◆ **INFORMATION SUPPLIED**
/---
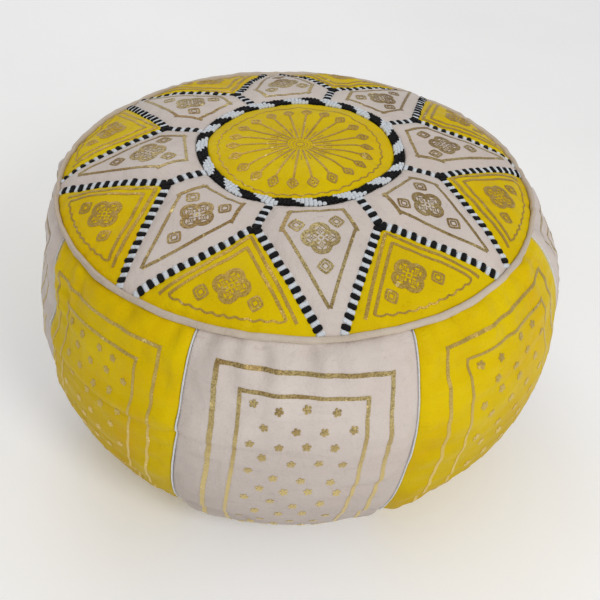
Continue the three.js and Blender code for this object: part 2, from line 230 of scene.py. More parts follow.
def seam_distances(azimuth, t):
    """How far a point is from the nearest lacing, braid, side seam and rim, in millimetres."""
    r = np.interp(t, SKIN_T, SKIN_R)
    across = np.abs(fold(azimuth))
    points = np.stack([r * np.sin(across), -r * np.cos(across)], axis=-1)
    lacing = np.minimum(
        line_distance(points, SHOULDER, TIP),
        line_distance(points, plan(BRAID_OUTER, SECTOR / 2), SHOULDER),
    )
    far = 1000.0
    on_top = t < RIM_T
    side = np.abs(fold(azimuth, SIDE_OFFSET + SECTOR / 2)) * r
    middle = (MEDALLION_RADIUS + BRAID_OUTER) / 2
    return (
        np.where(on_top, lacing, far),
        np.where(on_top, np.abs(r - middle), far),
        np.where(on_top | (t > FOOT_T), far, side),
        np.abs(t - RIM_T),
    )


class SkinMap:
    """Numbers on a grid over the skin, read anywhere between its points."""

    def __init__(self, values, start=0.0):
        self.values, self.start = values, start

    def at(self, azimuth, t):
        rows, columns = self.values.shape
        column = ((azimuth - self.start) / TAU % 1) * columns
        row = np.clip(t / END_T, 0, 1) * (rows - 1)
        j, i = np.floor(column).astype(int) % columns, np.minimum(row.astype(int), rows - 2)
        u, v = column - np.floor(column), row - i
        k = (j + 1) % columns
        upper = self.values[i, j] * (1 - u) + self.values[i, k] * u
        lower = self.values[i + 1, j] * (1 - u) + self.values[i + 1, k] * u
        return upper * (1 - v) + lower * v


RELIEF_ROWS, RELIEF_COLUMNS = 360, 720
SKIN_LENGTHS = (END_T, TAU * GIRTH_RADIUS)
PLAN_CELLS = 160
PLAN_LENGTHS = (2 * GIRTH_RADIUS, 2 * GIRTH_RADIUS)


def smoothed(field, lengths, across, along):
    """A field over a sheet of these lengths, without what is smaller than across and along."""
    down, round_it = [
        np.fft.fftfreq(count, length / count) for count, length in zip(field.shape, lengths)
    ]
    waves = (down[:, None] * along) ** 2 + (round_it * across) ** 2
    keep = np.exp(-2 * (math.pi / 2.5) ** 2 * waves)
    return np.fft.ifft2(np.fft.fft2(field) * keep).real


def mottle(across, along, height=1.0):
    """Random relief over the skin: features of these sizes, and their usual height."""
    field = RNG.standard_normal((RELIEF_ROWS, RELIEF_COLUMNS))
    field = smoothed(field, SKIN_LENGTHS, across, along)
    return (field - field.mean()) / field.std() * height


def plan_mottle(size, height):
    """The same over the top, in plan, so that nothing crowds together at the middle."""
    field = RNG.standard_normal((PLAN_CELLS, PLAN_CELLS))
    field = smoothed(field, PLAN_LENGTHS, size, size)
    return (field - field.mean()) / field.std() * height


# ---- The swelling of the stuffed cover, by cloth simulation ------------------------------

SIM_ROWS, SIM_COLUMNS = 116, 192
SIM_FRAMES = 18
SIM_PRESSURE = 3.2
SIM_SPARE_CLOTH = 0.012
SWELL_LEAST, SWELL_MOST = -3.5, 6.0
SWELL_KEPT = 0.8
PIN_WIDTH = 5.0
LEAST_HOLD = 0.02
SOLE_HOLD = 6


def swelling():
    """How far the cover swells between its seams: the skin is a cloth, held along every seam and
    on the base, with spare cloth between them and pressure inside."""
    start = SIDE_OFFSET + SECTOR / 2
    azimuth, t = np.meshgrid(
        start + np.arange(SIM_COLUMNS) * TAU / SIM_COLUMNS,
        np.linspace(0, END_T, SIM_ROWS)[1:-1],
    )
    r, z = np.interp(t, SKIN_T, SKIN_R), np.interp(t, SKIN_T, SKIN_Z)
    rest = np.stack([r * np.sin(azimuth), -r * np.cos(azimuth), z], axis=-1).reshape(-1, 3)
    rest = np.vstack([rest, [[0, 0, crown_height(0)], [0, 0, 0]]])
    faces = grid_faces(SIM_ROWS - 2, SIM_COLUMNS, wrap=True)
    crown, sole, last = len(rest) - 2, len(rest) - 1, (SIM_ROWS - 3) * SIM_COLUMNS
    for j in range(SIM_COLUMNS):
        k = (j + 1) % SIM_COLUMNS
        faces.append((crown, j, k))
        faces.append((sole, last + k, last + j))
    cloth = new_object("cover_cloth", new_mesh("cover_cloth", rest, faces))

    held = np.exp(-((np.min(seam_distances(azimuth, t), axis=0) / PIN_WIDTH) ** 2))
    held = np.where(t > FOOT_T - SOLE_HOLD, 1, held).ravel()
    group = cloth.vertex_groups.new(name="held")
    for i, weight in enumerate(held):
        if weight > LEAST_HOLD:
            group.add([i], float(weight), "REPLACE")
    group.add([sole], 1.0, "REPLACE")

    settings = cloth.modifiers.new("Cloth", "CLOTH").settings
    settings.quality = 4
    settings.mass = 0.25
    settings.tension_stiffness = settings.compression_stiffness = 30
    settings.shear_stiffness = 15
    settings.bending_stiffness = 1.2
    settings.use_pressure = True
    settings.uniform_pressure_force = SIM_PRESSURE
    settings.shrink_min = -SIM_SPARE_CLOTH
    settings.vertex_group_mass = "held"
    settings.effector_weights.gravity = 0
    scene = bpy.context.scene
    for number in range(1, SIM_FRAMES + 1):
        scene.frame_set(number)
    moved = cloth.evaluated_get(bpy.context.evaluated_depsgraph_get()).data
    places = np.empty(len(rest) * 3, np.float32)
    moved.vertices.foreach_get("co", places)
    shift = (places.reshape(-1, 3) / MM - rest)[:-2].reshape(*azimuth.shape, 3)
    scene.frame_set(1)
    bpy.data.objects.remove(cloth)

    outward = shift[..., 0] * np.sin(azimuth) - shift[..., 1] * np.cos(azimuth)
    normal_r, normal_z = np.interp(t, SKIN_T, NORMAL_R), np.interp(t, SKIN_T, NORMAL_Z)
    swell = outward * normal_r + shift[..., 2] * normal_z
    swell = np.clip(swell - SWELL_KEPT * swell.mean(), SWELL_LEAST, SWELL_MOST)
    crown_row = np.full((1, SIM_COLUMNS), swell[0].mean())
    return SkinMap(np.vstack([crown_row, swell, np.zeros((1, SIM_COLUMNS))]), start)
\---
/---
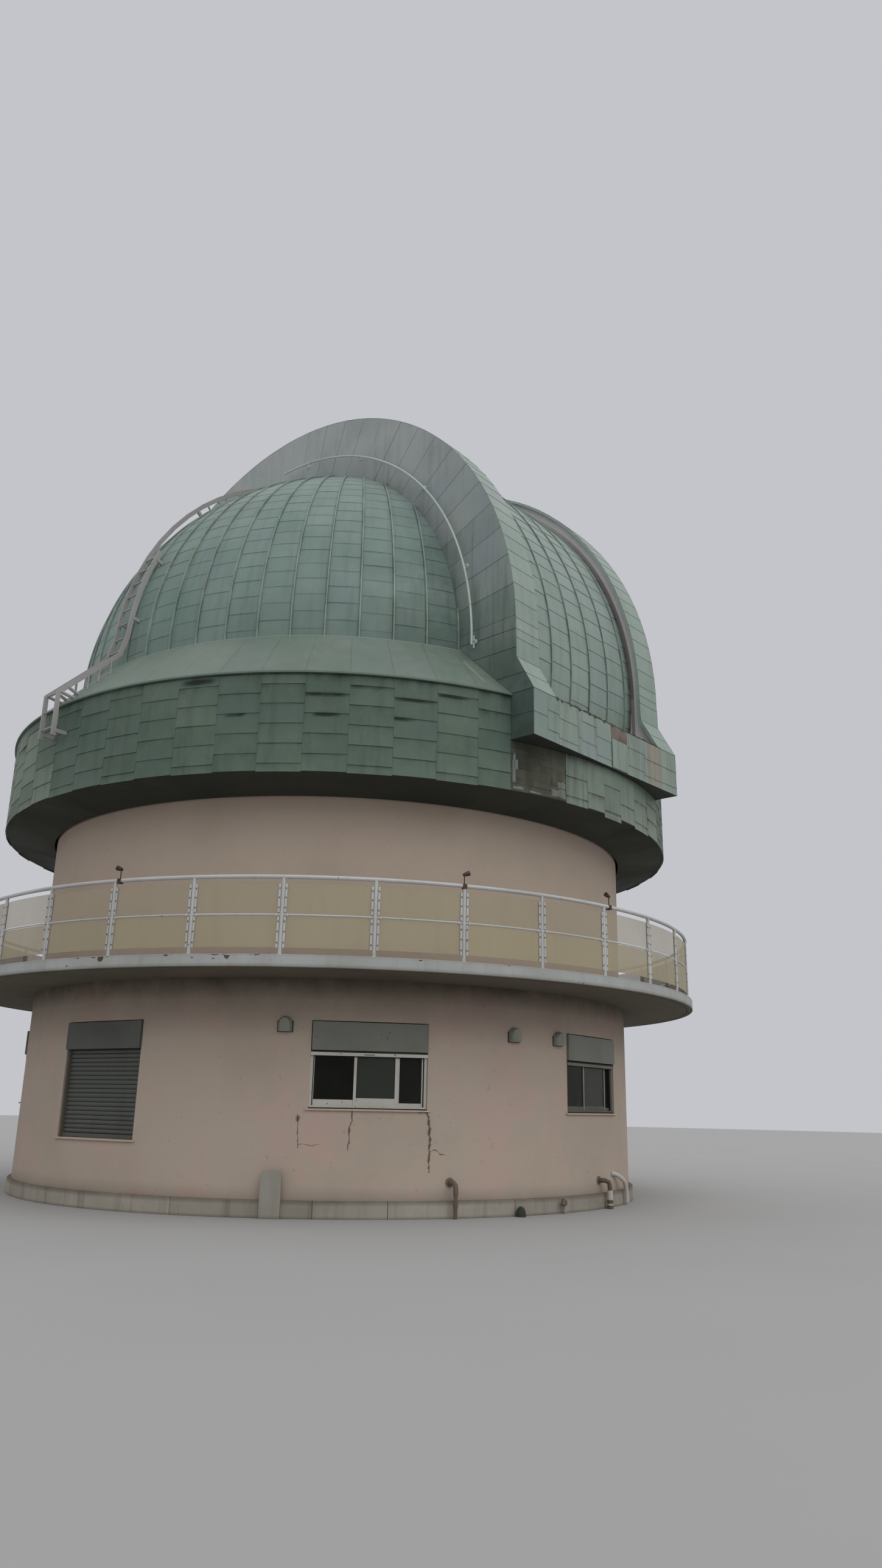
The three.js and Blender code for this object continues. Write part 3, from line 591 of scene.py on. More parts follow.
\---
Only the number is wanted: how many lines contain the string "Blender"?

2